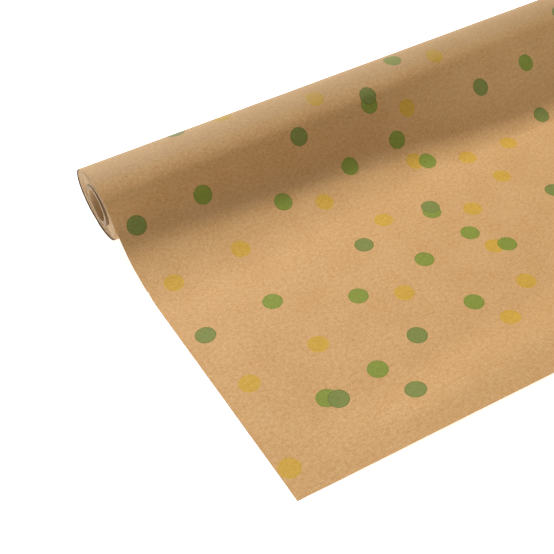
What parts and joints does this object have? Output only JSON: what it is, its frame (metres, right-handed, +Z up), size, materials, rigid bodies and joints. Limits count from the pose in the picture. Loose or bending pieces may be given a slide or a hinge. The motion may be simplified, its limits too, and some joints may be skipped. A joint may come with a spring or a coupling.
{
  "type": "wrapping paper roll",
  "caption": "Roll of dotted brown kraft wrapping paper on an open board core, with the paper drawn off the top of the roll and laid out flat in front of it.",
  "frame": {"origin": "centre of the core's bore, half way along the roll; the table is one roll radius (42.5 mm) below it", "axes": "+X along the roll and its bore, -Y towards the cut end of the drawn sheet, +Z up from the table"},
  "size_m": [0.7, 0.4995, 0.085],
  "materials": {
    "liner_board": "matte",
    "grey_board": "matte",
    "brown_board": "matte",
    "tape": "satin",
    "kraft_paper": "matte",
    "printed_kraft": "matte"
  },
  "bodies": {
    "sheet": {"drawn_sheet": "printed_kraft", "outer_turn": "printed_kraft"},
    "roll": {"core_liner": "liner_board", "core_board": "grey_board", "core_jacket": "brown_board", "start_tape": "tape", "wound_paper": "kraft_paper"}
  },
  "joints": [
    {"name": "roll_turn", "type": "hinge", "parent": "sheet", "child": "roll", "pos_m": [0, 0, 0], "axis": [1, 0, 0], "continuous": true}
  ]
}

» EXERCISE INSTRUCTIONS
Could you quote the material above in full, exactly as it stands?

» THE OUTPUT
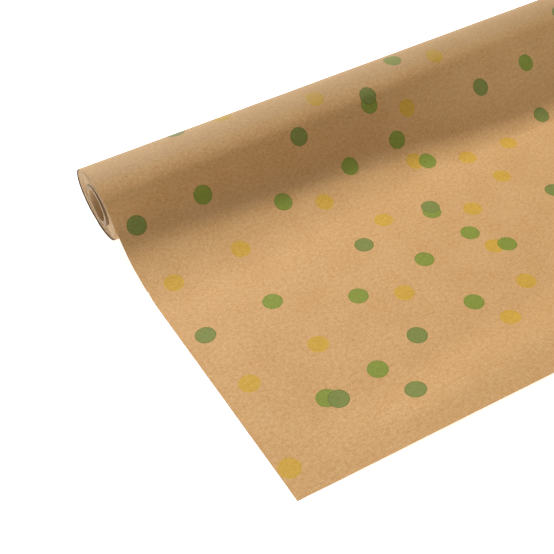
What parts and joints does this object have? Output only JSON: what it is, its frame (metres, right-handed, +Z up), size, materials, rigid bodies and joints. Limits count from the pose in the picture. Loose or bending pieces may be given a slide or a hinge. The motion may be simplified, its limits too, and some joints may be skipped. A joint may come with a spring or a coupling.
{
  "type": "wrapping paper roll",
  "caption": "Roll of dotted brown kraft wrapping paper on an open board core, with the paper drawn off the top of the roll and laid out flat in front of it.",
  "frame": {"origin": "centre of the core's bore, half way along the roll; the table is one roll radius (42.5 mm) below it", "axes": "+X along the roll and its bore, -Y towards the cut end of the drawn sheet, +Z up from the table"},
  "size_m": [0.7, 0.4995, 0.085],
  "materials": {
    "liner_board": "matte",
    "grey_board": "matte",
    "brown_board": "matte",
    "tape": "satin",
    "kraft_paper": "matte",
    "printed_kraft": "matte"
  },
  "bodies": {
    "sheet": {"drawn_sheet": "printed_kraft", "outer_turn": "printed_kraft"},
    "roll": {"core_liner": "liner_board", "core_board": "grey_board", "core_jacket": "brown_board", "start_tape": "tape", "wound_paper": "kraft_paper"}
  },
  "joints": [
    {"name": "roll_turn", "type": "hinge", "parent": "sheet", "child": "roll", "pos_m": [0, 0, 0], "axis": [1, 0, 0], "continuous": true}
  ]
}